The human visual system is adept at determining the distance and orientation of surfaces. However, just as a camera compresses a 3-D world onto a planar CCD or film, depth information is lost when the environment is projected onto the 2-D receptor array in our retina (e.g., Palmer 1999). Our brain must therefore use a number of different signals to perceive spatial arrangement and resolve ambiguity. Some sources of information are intrinsically dynamic, such as the differential motion of objects at unequal distances (motion parallax). However, most other depth cues are static and potentially useful for extracting 3-D information from 2-D images on a monitor or in print (Palmer 1999; Ware 2004). These cues include occlusion (near overlaps far), perspective (convergence of parallel lines, position relative to the horizon, relative size, atmosphere), focus (depth of field), shading, cast shadows, and stereopsis. Unfortunately, tracks rarely show features with enough topography to benefit from occlusion, perspective, or depth of field. This leaves shading, cast shadows, and stereopsis as signals available for elucidating and communicating track geometry.
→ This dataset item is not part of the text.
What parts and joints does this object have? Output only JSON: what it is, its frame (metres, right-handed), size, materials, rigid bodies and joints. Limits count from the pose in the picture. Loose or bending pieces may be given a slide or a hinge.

Stereopsis is the extraction of depth information from differences between images recorded by our two retinas (binocular disparity; e.g., Palmer 1999). Paleontologists have used stereophotographic techniques for more than 90 years (e.g., Hudson 1913, 1925) and the methodology is well described (Gott 1945; Evitt 1949; Feldman 1989; Knappertsbusch 2002). Yet, although several stereo pairs of tetrapod track photographs have been published (Sarjeant and Thulborn 1986; Ishigaki and Fujisaki 1989; McAllister 1989), this approach has been underutilized relative to the widespread use of stereophotography to illustrate skeletal fossils. There are drawbacks that make traditional stereo pairs less than ideal for publication and presentation (e.g., Evitt 1949). Printed figures are constrained to relatively small widths (less than ca. 8 cm), which preclude highly detailed images spanning a full page. At the same time, separate left and right images require at least twice the area of an individual plate. Traditional stereo pairs can only be projected before an audience using specialized polarizing or LCD equipment.
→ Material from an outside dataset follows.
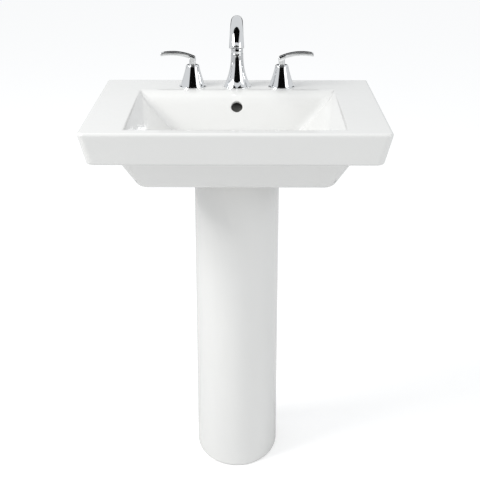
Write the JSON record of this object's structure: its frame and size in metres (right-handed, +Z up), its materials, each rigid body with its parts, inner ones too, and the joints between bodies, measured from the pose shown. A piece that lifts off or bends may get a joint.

Anaglyph stereo imaging offers an alternative method of presentation that is scale-independent. An anaglyph is a color image formed by superimposing left and right members of a stereo pair. The two original images are color-converted so that each is invisible when viewed through a correspondingly colored gel. Inexpensive and widely available “3-D glasses” with different lenses (red-blue, red-green, or red-cyan) are worn to provide each eye with its appropriate image. Instructions for creating anaglyphs using imaging software such as Adobe Photoshop are available in Purnell (2003) and on many websites. Anaglyphs can be printed and projected at any size, making them ideal for journals, websites, museum displays, poster sessions, small seminars, and large conference halls. Sequential anaglyphs can be easily combined to create compelling stereo animations. Paleontologists have recently taken advantage of this technique by publishing static and animated anaglyphs of conodont and invertebrate microfossil material (Knappertsbusch 2002; Purnell 2003).

Herein, we address the utility of anaglyph stereo imaging to the exploration and exposition of dinosaur tracks. Our examples are tracks attributable to small theropods that are preserved in the Late Triassic Fleming Fjord Formation of Jameson Land, East Greenland (Jenkins et al. 1994; Gatesy et al. 1999; Gatesy 2001, 2003). We present three case studies ranging from field to laboratory, from whole footprints to minute skin impressions, and across a range of imaging techniques. We include specific methods as part of each case study. Our goal is to focus on the benefits of anaglyphs for footprint studies in general, rather than on specific descriptions or interpretations of these specimens.